Avant tout, le Darfour a besoin de paix. Les attaques perpétrées par les rebelles et milices armées ont profondément perturbé le travail humanitaire mené ces derniers mois. Près de 2 millions de personnes déplacées et de réfugiés ont dû fuir leurs villages. La situation n'est pas aussi critique que pendant le premier semestre 2004 lorsque des massacres de grande envergure et de vastes déplacements de population eurent lieu, mais le cessez-le-feu n'a pas été respecté et les combats se poursuivent. Il est impératif d'agir.

Assurer la sécurité de la région est un préalable indispensable pour pouvoir combattre les maux du pays, et seule une force internationale d'envergure peut apporter cette stabilité. Les 3 000 soldats de l'Union africaine actuellement au Darfour ne sont tout simplement pas suffisants pour empêcher la violence. Comme l'a reconnu le Conseil de sécurité en votant la résolution 1590, une force de plus grande ampleur est nécessaire. Les troupes doivent être déployées dans et autour de tous les camps de personnes déplacées, sur toutes les routes que les convois humanitaires et commerciaux empruntent, dans toutes les zones bientôt démilitarisées, et dans tous les endroits où les réfugiés et personnes déplacées retourneront à l'avenir. Toutes les parties ­ l'Union africaine comme le Conseil de sécurité ­ doivent trouver des moyens créatifs pour faire évoluer les troupes internationales au Darfour en une force capable de mettre un terme à la violence. Mobiliser une force puissante capable de servir de tampon entre les parties en conflit et entre combattants et civils devrait être la première des priorités pour la communauté internationale.

Lorsque la sécurité sera assurée sur le terrain, des négociations entre factions rebelles et le gouvernement du Soudan devront être engagées le plus tôt possible. Une solution politique entre ces deux parties est la clé d'une paix durable dans la région. L'accord politique entre le Nord et le Sud trouvé dans le cadre de l'AGP pourrait servir de modèle pour les acteurs phares du Darfour. Réciproquement, l'absence de solution politique au Darfour pourrait mettre en danger la fragile paix entre Nord et Sud.

Des solutions politiques et économiques ne sont pas suffisantes pour un pays qui a été ravagé par la guerre pendant plusieurs décennies.
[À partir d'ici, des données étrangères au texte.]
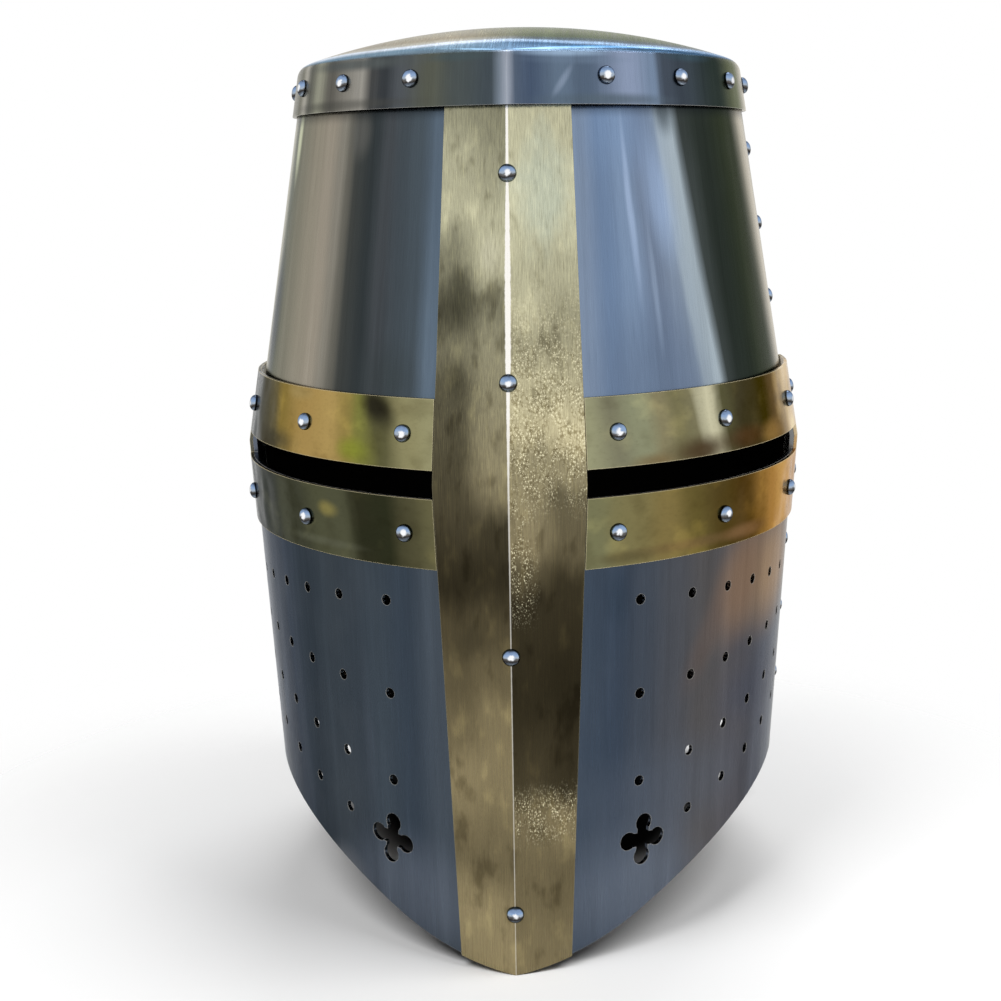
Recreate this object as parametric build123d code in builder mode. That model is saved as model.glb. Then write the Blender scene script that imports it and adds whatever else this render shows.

Dès que la paix sera une réalité au Darfour et dans les autres zones de conflit, un programme de déminage doit être initié pour que les agriculteurs puissent cultiver leurs champs et les enfants y jouer librement. Aussi, le retour chez eux des personnes déplacées et des réfugiés doit aller de pair avec la réintégration des soldats démobilisés.

Le développement durable de la région nécessitera la reconstruction des infrastructures détruites, la réhabilitation des moyens de production et des structures sociales, la réconciliation des parties adverses et la garantie que les besoins primaires de la population seront satisfaits à l'avenir. Cet ensemble de mesures doit faire partie d'une approche globale visant à remplacer un soutien momentané venu de l'extérieur par un développement durable stimulé de l'intérieur. Cela exigera une gouvernance économique et politique de qualité, le respect de la loi, la réforme des institutions étatiques, la garantie des droits de l'homme, et des pas supplémentaires vers la démocratie. Tout comme la paix, le développement est indivisible.

C'est un défi immense pour une nation en pleine reconstruction, cinquante ans après son indépendance suivant une longue période de colonisation. Les Soudanais vont devoir rebâtir leur pays essentiellement par eux-mêmes. C'est leur pays, leur paix, leur avenir. Mais les Soudanais ont besoin d'aide et ils sont en droit d'attendre que la communauté internationale ne ferme pas les yeux sur leur combat pour la fin du nettoyage ethnique et pour la mise en place d'une paix durable. La communauté internationale a l'obligation de leur accorder ce droit.